◆ **Data segment**

..........

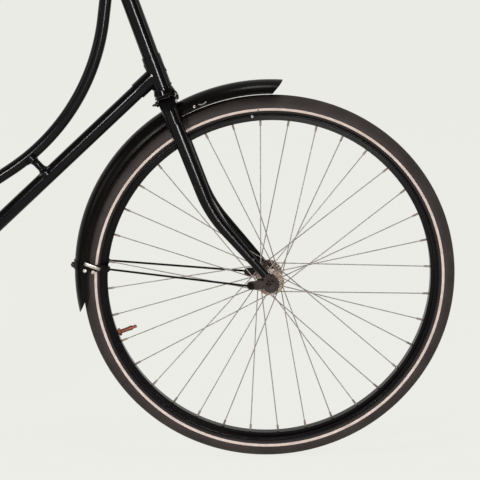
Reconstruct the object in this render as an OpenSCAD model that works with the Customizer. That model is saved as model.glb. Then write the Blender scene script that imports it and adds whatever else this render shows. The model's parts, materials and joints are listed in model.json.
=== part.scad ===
// Full-size step-through roadster bicycle with 28 inch wire wheels, a coaster
// brake, deep mudguards, a closed chain case and a two-leg centre stand.
// It faces +X, its right side is at -Y, and both tyres touch z = 0.

/* [Wheels] */
// Distance between the two wheel axles
wheelbase = 1150; // [1110:5:1220]
// Diameter of the rim where the tyre's beads sit
bead_dia = 635; // [590:1:640]
// Height of the tyre above the bead seat
tyre_h = 38.5; // [34:0.5:42]
// Width of the tyre's casing
tyre_w = 40; // [36:1:44]
// Thickness of the tyre's casing
casing_t = 4; // [3:0.5:6]
// Outer width of the rim over its rolled edges
rim_w = 34; // [30:1:36]
// Sheet thickness of the rim
rim_t = 1.6; // [1.2:0.1:2.4]
// Depth of the rim's centre channel below the bead seat
rim_well = 8.5; // [6:0.5:12]
// Spokes in each wheel, a multiple of four
spoke_count = 36; // [28:4:40]
// Pairs of neighbours that each spoke crosses
spoke_cross = 3; // [2:1:3]
// Diameter of a spoke
spoke_d = 2; // [1.8:0.1:2.4]
// Length of a spoke nipple below the rim
nipple_l = 12; // [9:1:15]
// Diameter of a spoke nipple
nipple_d = 4; // [3.6:0.1:4.6]
// Length of the valve's stem below the rim
valve_l = 38; // [28:1:46]

/* [Hubs] */
// Distance of each front flange from the wheel's middle
front_flange_y = 34; // [30:0.5:37]
// Radius of the front hub's circle of spoke holes
front_hole_r = 21; // [19:0.5:25]
// Distance of each rear flange from the wheel's middle
rear_flange_y = 30; // [26:0.5:32]
// Radius of the rear hub's circle of spoke holes
rear_hole_r = 27; // [24:0.5:32]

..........

◆ **Exercise instructions**
Using the data above, repeat every line exactly.

◆ **Worked solution**
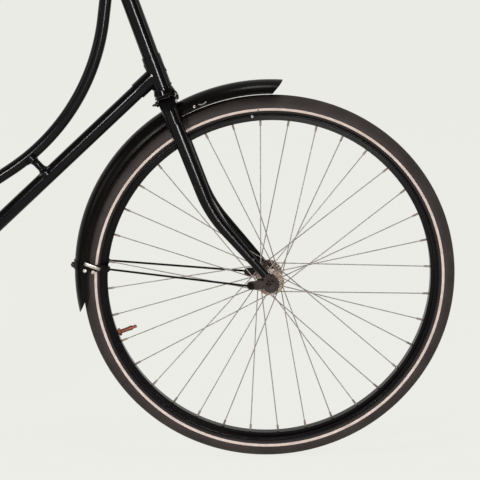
Reconstruct the object in this render as an OpenSCAD model that works with the Customizer. That model is saved as model.glb. Then write the Blender scene script that imports it and adds whatever else this render shows. The model's parts, materials and joints are listed in model.json.
=== part.scad ===
// Full-size step-through roadster bicycle with 28 inch wire wheels, a coaster
// brake, deep mudguards, a closed chain case and a two-leg centre stand.
// It faces +X, its right side is at -Y, and both tyres touch z = 0.

/* [Wheels] */
// Distance between the two wheel axles
wheelbase = 1150; // [1110:5:1220]
// Diameter of the rim where the tyre's beads sit
bead_dia = 635; // [590:1:640]
// Height of the tyre above the bead seat
tyre_h = 38.5; // [34:0.5:42]
// Width of the tyre's casing
tyre_w = 40; // [36:1:44]
// Thickness of the tyre's casing
casing_t = 4; // [3:0.5:6]
// Outer width of the rim over its rolled edges
rim_w = 34; // [30:1:36]
// Sheet thickness of the rim
rim_t = 1.6; // [1.2:0.1:2.4]
// Depth of the rim's centre channel below the bead seat
rim_well = 8.5; // [6:0.5:12]
// Spokes in each wheel, a multiple of four
spoke_count = 36; // [28:4:40]
// Pairs of neighbours that each spoke crosses
spoke_cross = 3; // [2:1:3]
// Diameter of a spoke
spoke_d = 2; // [1.8:0.1:2.4]
// Length of a spoke nipple below the rim
nipple_l = 12; // [9:1:15]
// Diameter of a spoke nipple
nipple_d = 4; // [3.6:0.1:4.6]
// Length of the valve's stem below the rim
valve_l = 38; // [28:1:46]

/* [Hubs] */
// Distance of each front flange from the wheel's middle
front_flange_y = 34; // [30:0.5:37]
// Radius of the front hub's circle of spoke holes
front_hole_r = 21; // [19:0.5:25]
// Distance of each rear flange from the wheel's middle
rear_flange_y = 30; // [26:0.5:32]
// Radius of the rear hub's circle of spoke holes
rear_hole_r = 27; // [24:0.5:32]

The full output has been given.